Kawasaki syndrome (KS) is the leading cause of acquired heart disease in childhood in developed countries. This study was designed to identify the clinical characteristics of a large cohort of KS in China and explore the risk factors for coronary artery lesions.
Clinical records of 1370 patients with acute KS were retrospectively reviewed. The clinical features of different age groups were analyzed, and a multivariate logistic regression analysis was performed to identify the risk factors for coronary artery lesions caused by KS.

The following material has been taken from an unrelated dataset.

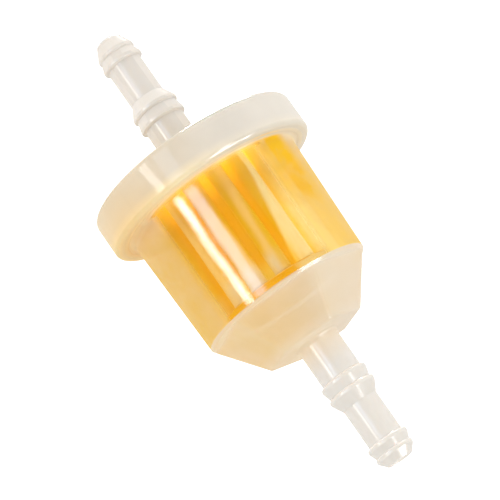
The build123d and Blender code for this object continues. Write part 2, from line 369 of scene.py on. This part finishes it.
def filter_paper():
    """Resin-cured amber paper with long fibres, paler in painted light on its folds and on one side,
    paler in a zone, with a painted glow.
    """
    t = Tree("filter_paper")
    x, z = t.axis("X"), t.axis("Z")
    radius = t.radius()
    stretch = t.vector("MULTIPLY", t.place, FIBRE_STRETCH).outputs[0]
    fibre = t.noise(stretch, FIBRE, 5.0)
    # noise that wanders the edges of the paper's zones
    zone_wander = t.noise(stretch, ZONE_WANDER, 3.0)
    blur = t.remap(zone_wander, *MIDDLE, -BLUR, BLUR)
    lean = t.times(t.fade(z, *LEAN_Z, 0.0, LEAN), t.fade(x, *LEAN_X))
    shifted = t.math("SUBTRACT", t.math("ADD", x, blur), lean)

    deep = t.mix(t.fade(x, *GOLDEN_X, smooth=True), AMBER_DEEP, AMBER_GOLD)
    # Painted light and shade of the pleats: outer folds paler, gaps deeper.
    colour = t.mix(t.fade(t.math("ADD", radius, blur), *LIT_FOLDS_R), deep, AMBER_FOLD)
    deeper_band = t.times(t.profile(shifted, DEEPER_X), t.fade(z, *DEEPER_Z, 1.0, 0.3, smooth=True))
    colour = t.mix(deeper_band, colour, deep)
    sandy_zone = t.times(t.profile(shifted, SANDY_X), t.fade(z, *SANDY_Z, 0.0, 0.9, smooth=True))
    colour = t.mix(sandy_zone, colour, AMBER_SAND)
    # Painted light on the pleats that face it, and a painted highlight on one fold.
    lit_pleats = t.times(t.profile(shifted, LIT_PLEAT_X), t.fade(z, *LIT_PLEAT_Z, 0.35, 1.0, smooth=True))
    lit_pleats = t.math("MAXIMUM", lit_pleats, t.profile(shifted, FOLD_HIGHLIGHT_X))
    colour = t.mix(lit_pleats, colour, AMBER_LIT)
    colour = t.mix(t.remap(fibre, 0.4, 0.75, 0, 0.2), colour, deep)

    # Painted glow: emission for light through the paper, less on the outer folds and more by the flange.
    glow = t.math("ADD", t.fade(radius, *GLOW_R, 0.65, 0.12), t.fade(z, *GLOW_Z, 0.0, 0.7))
    bump = t.bump(fibre, 0.35, 0.1 * MM)
    front = t.add("BsdfPrincipled", {
        "Base Color": colour, "Roughness": 0.8, "Specular IOR Level": 0.1, "Normal": bump,
        "Emission Color": rgba(GLOW), "Emission Strength": glow})
    through = t.add("BsdfTranslucent", {"Color": colour, "Normal": bump})
    both = {"Fac": PAPER_THROUGH, 1: front.outputs[0], 2: through.outputs[0]}
    return t.finish(t.add("MixShader", both))


def moulded(name, base, second, roughness, lit_side_colour=None):
    """Opaque cast or moulded plastic that clouds from one colour to another.

    The last argument is the colour that it turns to on the -X side: painted light on that side."""
    t = Tree(name)
    swirl = t.noise(t.place, SWIRL, 3.0)
    colour = t.mix(t.remap(swirl, *MIDDLE), base, second)
    if lit_side_colour:
        colour = t.mix(t.fade(t.axis("X"), *DISC_LIT_X, smooth=True), colour, lit_side_colour)
    return t.finish(t.add("BsdfPrincipled", {
        "Base Color": colour, "Specular IOR Level": 0.05,
        "Roughness": t.remap(swirl, *MIDDLE, roughness, roughness + 0.15),
        "Normal": t.bump(swirl, 0.25, 0.1 * MM)}))


# ---------------------------------------------------------------- pleated paper
PLEATS = 13
PLEAT_TURN = 8           # degrees, as in the CAD element
FOLD_R = 1.5 * MM        # outer fold of a pleat
GAP_R = 5.4 * MM         # bottom of the gap between two pleats
PAPER_T = 0.4 * MM
ROWS = 44                # of faces along the paper's height
GAP_STEPS = 4            # of the outline, over half a gap
SIDE_STEPS = 7           # over the side of a pleat
FOLD_STEPS = 16          # round its outer fold
GAP_SHARE = 0.55         # of half a pleat's turn, at its foot
FOOT_SHARE = 0.42        # half the width of a pleat's foot, in the same way
FOOT_SINK = 0.99         # of GAP_R
PLEAT_SEED = 7.3         # noise places from one pleat to the next
SHORT = 0.10             # mm that the folds fall short of the CAD paper, and how much that wanders
SHORT_WANDER = 0.14
FOLD_WANDER = 0.10       # of FOLD_R
LEAN_WANDER = 0.22 * MM
SHORT_NOISE = (1.7, 1.2)    # seed, and cells over the height
FOLD_NOISE = (5.1, 1.6)
LEAN_NOISE = (9.4, 1.4)


def pleat_line(pleat, height, outer):
    """Outline of one pleat at one height, as (x, y) points from gap to gap. height runs 0 to 1."""
    def wander(seed, rate):
        return noise.noise(Vector((pleat * PLEAT_SEED + seed, height * rate, seed)))

    def side(start, end, steps):
        """Points of the straight side of a pleat at the given steps."""
        line = (start.lerp(end, k / SIDE_STEPS) for k in steps)
        return [(point.x, point.y) for point in line]

    middle = outer - FOLD_R - (SHORT + SHORT_WANDER * (wander(*SHORT_NOISE) + 0.5)) * MM
    fold = FOLD_R * (1.0 + FOLD_WANDER * wander(*FOLD_NOISE))
    lean = LEAN_WANDER * wander(*LEAN_NOISE)
    half = math.pi / PLEATS
    gap_step = GAP_SHARE * half / GAP_STEPS
    foot_x = GAP_R * FOOT_SINK
    foot_y = GAP_R * math.sin(FOOT_SHARE * half)

    points = []
    for k in range(GAP_STEPS):
        a = -half + gap_step * k
        points.append((GAP_R * math.cos(a), GAP_R * math.sin(a)))
    points += side(Vector((foot_x, -foot_y)), Vector((middle, lean - fold)), range(SIDE_STEPS))
    for k in range(FOLD_STEPS + 1):
        a = math.radians(-90 + 180 * k / FOLD_STEPS)
        points.append((middle + fold * math.cos(a), lean + fold * math.sin(a)))
    points += side(Vector((middle, lean + fold)), Vector((foot_x, foot_y)), range(1, SIDE_STEPS + 1))
    for k in range(1, GAP_STEPS):
        a = (1 - GAP_SHARE) * half + gap_step * k
        points.append((GAP_R * math.cos(a), GAP_R * math.sin(a)))
    return points


def add_paper():
    """The pleated element as one closed sheet with its own thickness."""
    low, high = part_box("element_paper")
    outer = (high[0] - low[0]) / 2
    mesh = bpy.data.meshes.new("pleated_paper")
    built = bmesh.new()
    rows = []
    for row in range(ROWS + 1):
        height = row / ROWS
        z = low[2] + height * (high[2] - low[2])
        ring = []
        for pleat in range(PLEATS):
            turn = math.radians(PLEAT_TURN + 360 * pleat / PLEATS)
            c, s = math.cos(turn), math.sin(turn)
            for x, y in pleat_line(pleat, height, outer):
                ring.append(built.verts.new((x * c - y * s, x * s + y * c, z)))
        rows.append(ring)
    for lower, upper in zip(rows, rows[1:]):
        count = len(lower)
        for k in range(count):
            n = (k + 1) % count
            built.faces.new((lower[k], lower[n], upper[n], upper[k]))
    for face in built.faces:
        face.smooth = True
    built.to_mesh(mesh)
    built.free()
    paper = bpy.data.objects.new("pleated_paper", mesh)
    scene.collection.objects.link(paper)
    wall = paper.modifiers.new("thickness", "SOLIDIFY")
    wall.thickness = PAPER_T
    wall.offset = -1
    set_material(paper, filter_paper())
    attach(paper, "root")
    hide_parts("element_paper")


# ---------------------------------------------------------------- stage
FLOOR_HALF = 3.0         # m
FLOOR_GAP = 0.2 * MM     # under the filter
FLOOR_LIGHT = (0.96, 0.96, 0.96)
FLOOR_DARK = (0.94, 0.94, 0.94)
WORLD_COLOUR = (1.0, 0.99, 0.98)
WORLD_STRENGTH = 1.08


def add_floor():
    """Plain pale floor that neither shades the filter nor shows in its gloss."""
    half, z = FLOOR_HALF, cad_box[0][2] - FLOOR_GAP
    corners = [(-half, -half, z), (half, -half, z), (half, half, z), (-half, half, z)]
    mesh = bpy.data.meshes.new("floor")
    mesh.from_pydata(corners, [], [(0, 1, 2, 3)])
    floor = bpy.data.objects.new("floor", mesh)
    scene.collection.objects.link(floor)
    t = Tree("studio_floor")
    colour = t.mix(t.noise(t.place, MOTTLE), FLOOR_LIGHT, FLOOR_DARK)
    set_material(floor, t.finish(t.add("BsdfPrincipled", {
        "Base Color": colour, "Roughness": 0.9, "Emission Color": (1, 1, 1, 1),
        "Emission Strength": 0.4})))
    floor.visible_shadow = False
    floor.visible_glossy = False


def add_panel(name, azimuth, elevation, size, radiance, only, colour=(1, 1, 1), distance=0.5):
    """Soft rectangular lamp that faces the filter. Azimuth is from the camera's side towards +X.

    size is in degrees as seen from the filter. only limits it to "glossy" or "diffuse" light."""
    a, e = math.radians(azimuth), math.radians(elevation)
    away = Vector((math.sin(a) * math.cos(e), -math.cos(a) * math.cos(e), math.sin(e)))
    lamp = bpy.data.lights.new(name, "AREA")
    lamp.shape = "RECTANGLE"
    lamp.size, lamp.size_y = (2 * distance * math.tan(math.radians(angle / 2)) for angle in size)
    lamp.color = colour
    lamp.energy = radiance * math.pi * lamp.size * lamp.size_y
    panel = bpy.data.objects.new(name, lamp)
    scene.collection.objects.link(panel)
    panel.location = away * distance
    panel.rotation_mode = "QUATERNION"
    panel.rotation_quaternion = away.to_track_quat("Z", "Y")
    panel.visible_camera = False
    panel.visible_diffuse = only != "glossy"
    panel.visible_glossy = only != "diffuse"


def add_world():
    """Even light all round that leaves the reflections to the lamps."""
    world = bpy.data.worlds.new("studio")
    world.use_nodes = True
    background = world.node_tree.nodes["Background"]
    background.inputs["Color"].default_value = rgba(WORLD_COLOUR)
    background.inputs["Strength"].default_value = WORLD_STRENGTH
    world.cycles_visibility.glossy = False
    scene.world = world


# ---------------------------------------------------------------- build
add_camera()
add_floor()
add_world()
scene.view_settings.view_transform = "Standard"
# azimuth and elevation, then width and height, all in degrees, then radiance
add_panel("window_near", 42, -12, (8, 26), 12, "glossy")
add_panel("window_wide", 21.5, -12, (16, 26), 5, "glossy", colour=(0.4, 0.58, 0.86))
add_panel("overhead", -64, 67, (24, 7), 30, "glossy")
add_panel("overhead_spot", -94, 58, (6, 6), 70, "glossy")
add_panel("strip_right", -38, 30, (9, 44), 9, "glossy")
add_panel("key", -60, 35, (30, 30), 0.9, "diffuse")
add_panel("spark_left", -140, -62, (5, 34), 110, "glossy")
add_panel("spark_right", -150, -62, (5, 34), 110, "glossy")

# The bowl lets light reach the paper, as a real milky wall does.
bowl = nodes["inlet_bowl"]
bowl.visible_shadow = False
bowl.visible_diffuse = False
set_material(bowl, milky_nylon("milky_bowl", **BOWL_LOOK))
set_material(nodes["outlet_cap"], milky_nylon("milky_cap", **CAP_LOOK))
# Scattering makes a bead as thin as the weld's come out dark.
set_material(nodes["weld_bead"], milky_nylon("milky_weld", **CAP_LOOK, scatter=0.0))
add_paper()
resin = moulded("amber_resin", AMBER_FOLD, RESIN_ORANGE, 0.35)
for name in ("paper_seam", "closed_end_bond", "open_end_bond"):
    set_material(nodes[name], resin)
disc = moulded("disc_plastic", DISC_DEEP, DISC_ORANGE, 0.4, lit_side_colour=DISC_LIT)
for name in ("closed_end_disc", "open_end_disc"):
    set_material(nodes[name], disc)
set_material(nodes["core_tube"], moulded("core_plastic", CORE_PALE, CORE_DARK, 0.45))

The prevalence of redness at a Bacille Calmette-Guèrin inoculation site was greatest in infants younger than 6 months (18.4%), whereas cervical lymphadenopathy was more frequent in patients older than 60 months (61.5%). Age, sex, therapeutic time, intravenous immunoglobulin dose, platelet count and erythrocyte sedimentation rate were risk factors for coronary artery lesions (P < 0.05). A total fever duration >10 days was a risk factor for coronary artery aneurysms in patients with coronary artery lesions (P < 0.05).
KS occurs more frequently in children younger than 5 years, in boys and during the summer months. Redness at a Bacille Calmette-Guèrin inoculation site signals the diagnosis of incomplete KS in infants and young children. Male gender, younger age, intravenous immunoglobulin dose, delayed administration (>10 days), high platelet level and elevated erythrocyte sedimentation rate are predictive for coronary artery lesions, and total fever duration (>10 days) is predictive for coronary artery aneurysms in patients with coronary artery lesions.